What you need to know:

  • You can spend hours browsing the rooms.
  • And, for a break, there is an excellent coffee shop outside.

I want to pay tribute to a man who has devoted so much of himself to paying tribute to another.

I am talking about Alan Donovan, who has ensured that people will know — and also enjoy — the amazing contribution that Joseph Murumbi made to the appreciation of African art and African culture.

Alan is an American who came to Africa as a humanitarian worker back in 1967. Like so many wazungu, he got caught in the magnetic field of Africa, and so he stayed.

Eventually, he made Kenya his base. He founded here African Heritage, the first Pan-African Gallery on the continent.

His partner in that enterprise was Joseph Murumbi, the son of a Goan father and a Maasai mother — and Kenya’s second Vice-President.

OUTSTANDING COLLECTOR

Murumbi was also an astounding collector of African art.

This is not the time or place to tell the story of Alan’s long, and continuing, struggle to make sure Murumbi’s collection is not only preserved but also displayed.

The focus here is on what you can see of it at the Nairobi Gallery. The focus is also on the gallery’s current exhibition of prints by photographers Carol Beckwith and Angela Fisher — prints from their new book, African Twilight: Vanishing Rituals and Ceremonies.

Most of the space in the gallery is taken up with items from the Murumbi Collection. The gallery might be rather small, but it exhibits big.

The collection has paintings and sculptures, artefacts and crafts, beads and textiles, from all over Africa.

The variety is great; the colours are rich. It is a showcase of the best of African art and craft — traditional, modern and contemporary.

There is a lot, too, about the life, values and tastes of Murumbi and also of his wife, Sheila. In one section there is a recreation of the sitting room in their Muthaiga house.

And there are many books and papers — from tales of the early missionaries to the stories of Kenya in transition. And so the place is a fascinating museum as well as a quality art gallery.

You can spend hours browsing the rooms. And, for a break, there is an excellent coffee shop outside, with tables set out under the shade of bamboo shrubs.

WHY IT'S CALLED POINT ZERO

It is called Point Zero in recognition that the old PC’s office, which now houses the gallery, was the point in Nairobi from which distances to other places were measured.

But I want to tell you more about the small African Twilight exhibition. As the poster at the entrance to the gallery says, Carol Beckwith and Angela Fisher have spent over 40 years travelling across the African continent, photographing the costumes, ceremonies, rituals and customs of an Africa that is now vanishing.

Between them they have produced 17 books. The latest, African Twilight, from which the prints on show are taken, will be launched in Nairobi on 3 March.

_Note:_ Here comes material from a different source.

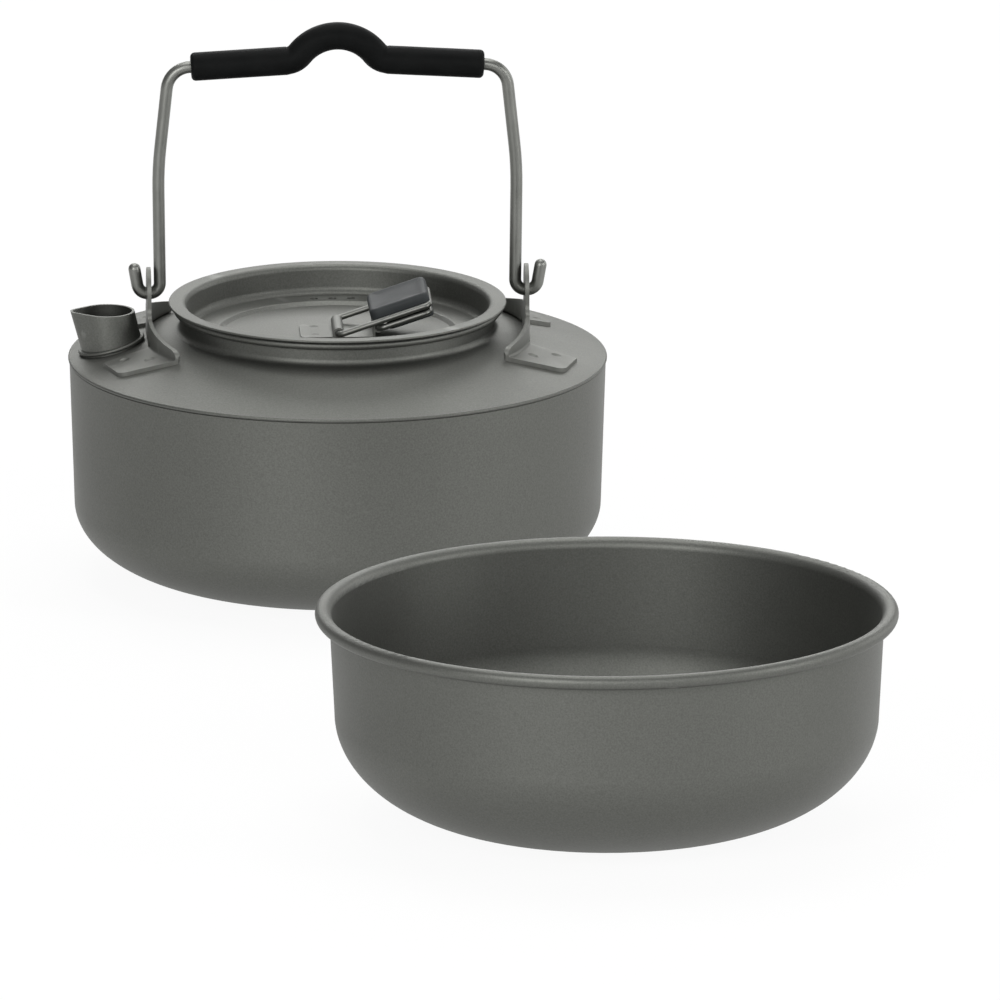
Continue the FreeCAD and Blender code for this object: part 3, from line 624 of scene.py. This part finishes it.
class CookingSetPads(bpy.types.Operator):
    """Mould the grey silicone pads onto the lid's loops"""
    bl_idname = "cooking_set.pads"
    bl_label = "Lid pads"

    def execute(self, context):
        finish = context.scene.cooking_finish
        sizes = context.scene.cooking_pads
        material = moulded_silicone(
            "silicone_grey_matt", finish.pad, finish.pad_dust, PAD_SPECULAR)
        pads = {
            "long": (sizes.long_start, sizes.long_end, sizes.long_low, sizes.long_rise),
            "short": (sizes.short_start, sizes.short_end, sizes.short_low, sizes.short_rise)}
        for which, shape in pads.items():
            hinge = JOINTS[which + "_loop_raise"]["pos_m"]
            piece = pad_piece("lid_pad_" + which + "_moulded", shape, sizes, hinge, material)
            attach(piece, which + "_loop")
            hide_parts("lid_pad_" + which)
        return {"FINISHED"}


def around(azimuth, elevation, distance):
    """A place round the origin, from degrees; azimuth 0 is in front of the set."""
    turn, up = math.radians(azimuth), math.radians(elevation)
    return distance * Vector((
        math.sin(turn) * math.cos(up), -math.cos(turn) * math.cos(up), math.sin(up)))


def area_lamp(name, place, aim, size, power):
    """A soft rectangular lamp that shines from place towards aim; size is (width, height)."""
    lamp = bpy.data.lights.new(name, "AREA")
    lamp.shape = "RECTANGLE"
    lamp.size, lamp.size_y = size
    lamp.energy = power
    holder = bpy.data.objects.new(name, lamp)
    holder.location = place
    holder.rotation_mode = "QUATERNION"
    holder.rotation_quaternion = (Vector(aim) - Vector(place)).to_track_quat("-Z", "Y")
    holder.visible_camera = False
    bpy.context.scene.collection.objects.link(holder)


# Each lamp: degrees round the set from its front, degrees up, distance, width, height, watts.
LAMPS = {
    "lamp_top": (178, 80, 1.4, 1.1, 0.9, 11.5),
    "lamp_back": (178, 31, 1.5, 1.4, 0.5, 8.8),
    "lamp_front_left": (-24, 22, 1.6, 0.35, 0.7, 10.0),
    "lamp_front_right": (15, 22, 1.6, 0.35, 0.7, 4.0),
    "lamp_right": (62, 20, 1.5, 0.4, 0.8, 6.5),
    "lamp_back_right": (118, 20, 1.5, 0.7, 0.9, 5.0),
}
LAMP_AIM = (0.02, -0.1, 0.04)
# Squares along each side of the floor.
FLOOR_CELLS = 8


def studio_world(stage):
    """An even grey world that the camera sees white."""
    world = bpy.data.worlds.new("studio")
    world.use_nodes = True
    tree = world.node_tree
    tree.nodes.clear()
    level = add(tree, "ShaderNodeMath",
                {0: shown_white(tree, 1.0, stage.world_mirrored), 1: stage.world_grey},
                operation="MAXIMUM")
    sky = add(tree, "ShaderNodeBackground",
              {"Color": (1, 1, 1, 1), "Strength": level.outputs[0]})
    add(tree, "ShaderNodeOutputWorld", {"Surface": sky.outputs["Background"]})
    return world


class CookingSetStageOperator(bpy.types.Operator):
    """Lay the floor, hang the lamps and stand the camera"""
    bl_idname = "cooking_set.stage"
    bl_label = "Stage"

    def execute(self, context):
        stage = context.scene.cooking_stage
        scene = context.scene

        mesh = bpy.data.meshes.new("floor")
        build = bmesh.new()
        bmesh.ops.create_grid(build, x_segments=FLOOR_CELLS, y_segments=FLOOR_CELLS,
                              size=stage.floor_size / 2)
        build.to_mesh(mesh)
        build.free()
        floor = bpy.data.objects.new("floor", mesh)
        mesh.materials.append(paper_sweep(stage))
        scene.collection.objects.link(floor)

        for name, (azimuth, elevation, distance, width, height, power) in LAMPS.items():
            place = around(azimuth, elevation, distance)
            area_lamp(name, place, LAMP_AIM, (width, height), power)
        scene.world = studio_world(stage)

        camera = bpy.data.cameras.new("camera")
        camera.sensor_width = 36.0
        camera.lens = stage.lens
        camera.clip_start = 0.5
        camera.clip_end = 60.0
        holder = bpy.data.objects.new("camera", camera)
        back = around(math.degrees(stage.azimuth), math.degrees(stage.elevation), 1.0)
        holder.location = Vector(stage.aim) + back * stage.distance
        holder.rotation_mode = "QUATERNION"
        holder.rotation_quaternion = (-back).to_track_quat("-Z", "Y")
        scene.collection.objects.link(holder)
        scene.camera = holder
        scene.view_settings.view_transform = "Standard"
        return {"FINISHED"}


OPERATORS = (
    CookingSetDrawn, CookingSetSheet, CookingSetWire, CookingSetGrip, CookingSetPads,
    CookingSetStageOperator)


class CookingSetPanel(bpy.types.Panel):
    """The set's pieces and its stage"""
    bl_idname = "VIEW3D_PT_cooking_set"
    bl_label = "Cooking Set"
    bl_space_type = "VIEW_3D"
    bl_region_type = "UI"
    bl_category = "Cooking Set"

    def draw(self, context):
        scene = context.scene
        for group in (scene.cooking_finish, scene.cooking_grip, scene.cooking_pads,
                      scene.cooking_stage):
            box = self.layout.box()
            for name in group.bl_rna.properties.keys():
                if name not in ("rna_type", "name"):
                    box.prop(group, name)
        for operator in OPERATORS:
            self.layout.operator(operator.bl_idname)


CLASSES = (
    CookingSetFinish, CookingSetGripSizes, CookingSetPadSizes, CookingSetStage,
    *OPERATORS, CookingSetPanel)


def register():
    for kind in CLASSES:
        bpy.utils.register_class(kind)
    bpy.types.Scene.cooking_finish = PointerProperty(type=CookingSetFinish)
    bpy.types.Scene.cooking_grip = PointerProperty(type=CookingSetGripSizes)
    bpy.types.Scene.cooking_pads = PointerProperty(type=CookingSetPadSizes)
    bpy.types.Scene.cooking_stage = PointerProperty(type=CookingSetStage)


def unregister():
    del bpy.types.Scene.cooking_stage
    del bpy.types.Scene.cooking_pads
    del bpy.types.Scene.cooking_grip
    del bpy.types.Scene.cooking_finish
    for kind in reversed(CLASSES):
        bpy.utils.unregister_class(kind)


def main():
    register()
    bpy.ops.cooking_set.drawn()
    bpy.ops.cooking_set.sheet()
    bpy.ops.cooking_set.wire()
    bpy.ops.cooking_set.grip()
    bpy.ops.cooking_set.pads()
    bpy.ops.cooking_set.stage()


if __name__ == "__main__":
    main()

This will be a spectacular event. A special train, carrying 300 people, will leave the Railway Museum at 2.30pm and disembark at Alan Donovan’s African Heritage House, overlooking the Nairobi National Park.

The house is designed in the style of traditional mud architecture that was found across the continent, and houses a wonderful collection of African art and textiles.

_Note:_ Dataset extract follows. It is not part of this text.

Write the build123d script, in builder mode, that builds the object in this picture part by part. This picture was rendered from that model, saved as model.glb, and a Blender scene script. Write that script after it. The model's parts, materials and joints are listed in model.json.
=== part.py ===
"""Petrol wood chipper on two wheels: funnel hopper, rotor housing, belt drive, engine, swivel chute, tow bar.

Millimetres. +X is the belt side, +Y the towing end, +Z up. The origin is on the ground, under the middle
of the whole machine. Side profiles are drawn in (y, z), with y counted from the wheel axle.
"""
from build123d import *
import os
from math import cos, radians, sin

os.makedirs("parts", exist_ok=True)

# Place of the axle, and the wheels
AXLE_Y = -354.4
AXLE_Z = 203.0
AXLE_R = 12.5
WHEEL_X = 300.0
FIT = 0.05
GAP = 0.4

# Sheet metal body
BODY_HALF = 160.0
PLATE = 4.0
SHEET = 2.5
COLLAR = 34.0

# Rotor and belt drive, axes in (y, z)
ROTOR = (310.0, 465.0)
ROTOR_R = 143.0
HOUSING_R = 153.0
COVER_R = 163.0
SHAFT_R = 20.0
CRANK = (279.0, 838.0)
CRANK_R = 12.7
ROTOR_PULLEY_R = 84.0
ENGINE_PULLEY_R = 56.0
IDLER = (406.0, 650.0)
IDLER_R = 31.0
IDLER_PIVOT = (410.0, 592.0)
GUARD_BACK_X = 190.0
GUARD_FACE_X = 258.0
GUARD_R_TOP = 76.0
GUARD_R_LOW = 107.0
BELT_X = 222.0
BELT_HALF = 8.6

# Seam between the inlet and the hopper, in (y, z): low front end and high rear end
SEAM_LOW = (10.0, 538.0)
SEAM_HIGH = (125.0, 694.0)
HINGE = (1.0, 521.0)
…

It will be a reconstruction of the African Heritage Festival which used to travel the world with its troupe of models, musicians, dancers and acrobats — an assembly of stars — to honour Carol Beckwith and Angela Fisher.

If you would like to be on that train, then you can make your booking by emailing

[email protected]. The tickets are Sh7,500, but for groups of 10 or more they are Sh7,000 each. All proceeds will go towards supporting various projects to secure the Murumbi legacy …. Which reminds me, I must book my own ticket.

  

John Fox is Managing Director of iDC Email: [email protected]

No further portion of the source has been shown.